1) Suppose you are asked to solve:

$x^4 + 5x^2 +4 = 4x^3 + 4x$. And you decide to factor both sides:

$x^4 + 5x^2 + 4 = 4x^3 + 4x$

$(x^2 + 4)(x^2 + 1) = 4x(x^2 + 1)$

And now at this point you realllllly want to divide both sides by $x^2 + 1$. Can you? Well, you can if $x^2 + 1 \ne 0$. So you write (and you must write something to this effect):

"As $x^2 \ge 0$ we know $x^2 + 1 \ge 1 >0$ and in particular, we know $x^2 + 1 \ne 0$. So we may safely divide by $x^2 + 1$."

And then you go on with:

$x^2 + 4 = 4x$ ... and so on....

2) Okay... second example. Suppose you are asked to solve:

$x^4 -3x^2 -4 = 4x^3 - 4x$. And you decide to factor both sides:

$x^4 -3x^2 - 4 = 4x^3 - 4x$

$(x^2 + 4)(x^2 - 1) = 4x(x^2 - 1)$

And now at this point you realllllly want to divide both sides by $x^2 - 1$. Can you?

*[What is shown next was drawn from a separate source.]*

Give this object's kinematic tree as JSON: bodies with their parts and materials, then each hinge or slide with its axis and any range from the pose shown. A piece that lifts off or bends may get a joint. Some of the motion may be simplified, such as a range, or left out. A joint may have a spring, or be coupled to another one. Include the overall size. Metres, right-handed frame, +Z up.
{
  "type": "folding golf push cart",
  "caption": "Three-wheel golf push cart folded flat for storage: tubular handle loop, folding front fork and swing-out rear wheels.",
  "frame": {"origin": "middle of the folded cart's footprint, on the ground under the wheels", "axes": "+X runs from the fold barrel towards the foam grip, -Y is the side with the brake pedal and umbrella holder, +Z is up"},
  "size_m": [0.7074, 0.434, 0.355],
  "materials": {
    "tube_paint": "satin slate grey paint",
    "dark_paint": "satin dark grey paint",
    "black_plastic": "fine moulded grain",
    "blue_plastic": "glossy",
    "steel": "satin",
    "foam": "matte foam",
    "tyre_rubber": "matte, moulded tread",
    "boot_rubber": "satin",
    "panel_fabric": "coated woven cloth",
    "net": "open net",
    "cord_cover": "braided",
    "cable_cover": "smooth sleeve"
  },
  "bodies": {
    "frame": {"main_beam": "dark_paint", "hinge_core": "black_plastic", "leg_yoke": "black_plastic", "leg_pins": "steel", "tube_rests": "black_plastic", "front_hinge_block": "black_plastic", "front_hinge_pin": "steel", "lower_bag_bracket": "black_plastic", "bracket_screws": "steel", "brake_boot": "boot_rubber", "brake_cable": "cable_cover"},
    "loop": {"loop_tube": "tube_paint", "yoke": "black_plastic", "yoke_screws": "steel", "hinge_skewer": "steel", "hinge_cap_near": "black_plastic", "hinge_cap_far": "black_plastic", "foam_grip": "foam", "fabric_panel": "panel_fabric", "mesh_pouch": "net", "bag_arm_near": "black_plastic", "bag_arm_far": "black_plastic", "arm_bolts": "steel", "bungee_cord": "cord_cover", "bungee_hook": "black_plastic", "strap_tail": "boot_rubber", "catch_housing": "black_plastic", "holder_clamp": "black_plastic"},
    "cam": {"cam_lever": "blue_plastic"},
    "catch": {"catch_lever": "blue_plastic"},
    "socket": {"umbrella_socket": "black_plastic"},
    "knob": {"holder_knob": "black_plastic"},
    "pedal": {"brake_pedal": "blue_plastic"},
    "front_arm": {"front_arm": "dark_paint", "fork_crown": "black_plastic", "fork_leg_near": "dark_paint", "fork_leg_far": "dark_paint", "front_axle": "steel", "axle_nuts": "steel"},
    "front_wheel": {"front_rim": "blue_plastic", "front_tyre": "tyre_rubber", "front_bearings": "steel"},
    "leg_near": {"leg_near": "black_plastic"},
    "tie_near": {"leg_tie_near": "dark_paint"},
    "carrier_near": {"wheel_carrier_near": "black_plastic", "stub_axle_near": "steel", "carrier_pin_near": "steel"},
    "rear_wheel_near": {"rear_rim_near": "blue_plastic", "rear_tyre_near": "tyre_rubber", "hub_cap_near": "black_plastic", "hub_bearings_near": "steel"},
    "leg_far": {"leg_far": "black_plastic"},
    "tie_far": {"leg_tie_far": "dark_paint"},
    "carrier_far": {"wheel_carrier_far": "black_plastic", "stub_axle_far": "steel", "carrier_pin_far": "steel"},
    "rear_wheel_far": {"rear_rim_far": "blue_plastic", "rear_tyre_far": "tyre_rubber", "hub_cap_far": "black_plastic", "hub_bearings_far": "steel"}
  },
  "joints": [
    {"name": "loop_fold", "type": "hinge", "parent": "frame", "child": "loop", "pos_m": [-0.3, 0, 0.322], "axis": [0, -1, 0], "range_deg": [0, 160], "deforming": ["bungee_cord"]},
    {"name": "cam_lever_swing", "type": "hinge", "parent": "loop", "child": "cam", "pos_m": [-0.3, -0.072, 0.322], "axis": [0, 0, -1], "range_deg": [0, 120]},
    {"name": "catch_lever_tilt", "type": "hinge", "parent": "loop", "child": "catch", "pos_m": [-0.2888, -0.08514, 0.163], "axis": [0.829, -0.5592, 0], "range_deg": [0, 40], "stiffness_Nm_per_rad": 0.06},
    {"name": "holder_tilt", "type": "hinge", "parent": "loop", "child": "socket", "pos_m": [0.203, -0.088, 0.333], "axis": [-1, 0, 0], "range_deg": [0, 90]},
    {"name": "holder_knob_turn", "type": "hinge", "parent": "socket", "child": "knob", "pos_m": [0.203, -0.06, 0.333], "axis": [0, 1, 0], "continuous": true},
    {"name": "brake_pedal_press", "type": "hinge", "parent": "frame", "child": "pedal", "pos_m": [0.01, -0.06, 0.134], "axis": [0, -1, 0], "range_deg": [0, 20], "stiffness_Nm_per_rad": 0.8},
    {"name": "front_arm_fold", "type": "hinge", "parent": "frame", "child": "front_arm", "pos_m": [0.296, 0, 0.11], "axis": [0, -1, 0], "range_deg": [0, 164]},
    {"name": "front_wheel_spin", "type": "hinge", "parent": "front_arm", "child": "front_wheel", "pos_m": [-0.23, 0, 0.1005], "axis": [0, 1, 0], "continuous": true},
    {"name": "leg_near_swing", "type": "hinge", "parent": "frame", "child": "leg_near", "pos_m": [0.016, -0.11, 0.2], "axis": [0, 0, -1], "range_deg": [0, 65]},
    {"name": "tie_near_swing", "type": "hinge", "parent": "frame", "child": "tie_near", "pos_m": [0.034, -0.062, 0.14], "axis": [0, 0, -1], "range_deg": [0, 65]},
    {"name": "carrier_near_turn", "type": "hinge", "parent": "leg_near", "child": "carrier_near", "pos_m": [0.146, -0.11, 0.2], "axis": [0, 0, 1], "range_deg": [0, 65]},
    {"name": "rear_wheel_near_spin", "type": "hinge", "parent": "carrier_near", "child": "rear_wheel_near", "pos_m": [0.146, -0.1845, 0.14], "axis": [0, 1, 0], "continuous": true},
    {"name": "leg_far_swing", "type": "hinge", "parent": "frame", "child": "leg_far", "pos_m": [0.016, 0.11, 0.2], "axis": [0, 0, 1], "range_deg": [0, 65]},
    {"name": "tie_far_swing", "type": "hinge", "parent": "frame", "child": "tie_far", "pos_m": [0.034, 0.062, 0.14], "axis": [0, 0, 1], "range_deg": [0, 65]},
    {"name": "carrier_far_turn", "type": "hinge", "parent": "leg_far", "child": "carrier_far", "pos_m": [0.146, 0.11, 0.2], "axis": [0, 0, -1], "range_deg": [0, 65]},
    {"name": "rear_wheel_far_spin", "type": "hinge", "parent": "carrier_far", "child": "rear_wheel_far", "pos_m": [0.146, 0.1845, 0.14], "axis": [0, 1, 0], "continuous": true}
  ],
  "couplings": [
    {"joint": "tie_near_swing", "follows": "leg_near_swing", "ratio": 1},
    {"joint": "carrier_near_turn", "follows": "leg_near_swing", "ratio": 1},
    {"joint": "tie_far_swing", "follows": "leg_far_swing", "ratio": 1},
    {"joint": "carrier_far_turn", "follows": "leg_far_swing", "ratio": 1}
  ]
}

Well, you can if $x^2 - 1 \ne 0$.

But $x^2 -1$ might equal $0$!!!! So what do you do? You break it into cases and write something to the effect:

"$(x^2 + 4)(x^2 - 1) = 4x(x^2 - 1)$

"If we assume $x^2 - 1 \ne 0$ we may divide both sides by $x^2 - 1$

"So we will assume that so we'll do Case 1:

"Case 1: $x^2 - 1 \ne 0$

"then

"$x^2 + 4 = 4x$

$x^2 - 4x + 4 = 0$

$(x - 2)^2 = 0$

$x -2 = 0$

$x = 2$

"But we have the restriction that $x^2 - 1$ can not be $0$ so we must test that this is not the case: If $x = 2$ then $2^2 - 1 = 3 \ne 0$ so this is okay

"So we conclude that if $x^2 - 1 \ne 0$ then $x = 2$.

"But we must also consider that $x^2 - 1$ might equal 0, so we do Case 2:

"Case 2: $x^2 - 1 =0$

"then $x^2 = 1$ so $x = \pm 1$.

"Our conclusion of the two cases is either $x = 2$ or $x = -1$ or $x = 1$".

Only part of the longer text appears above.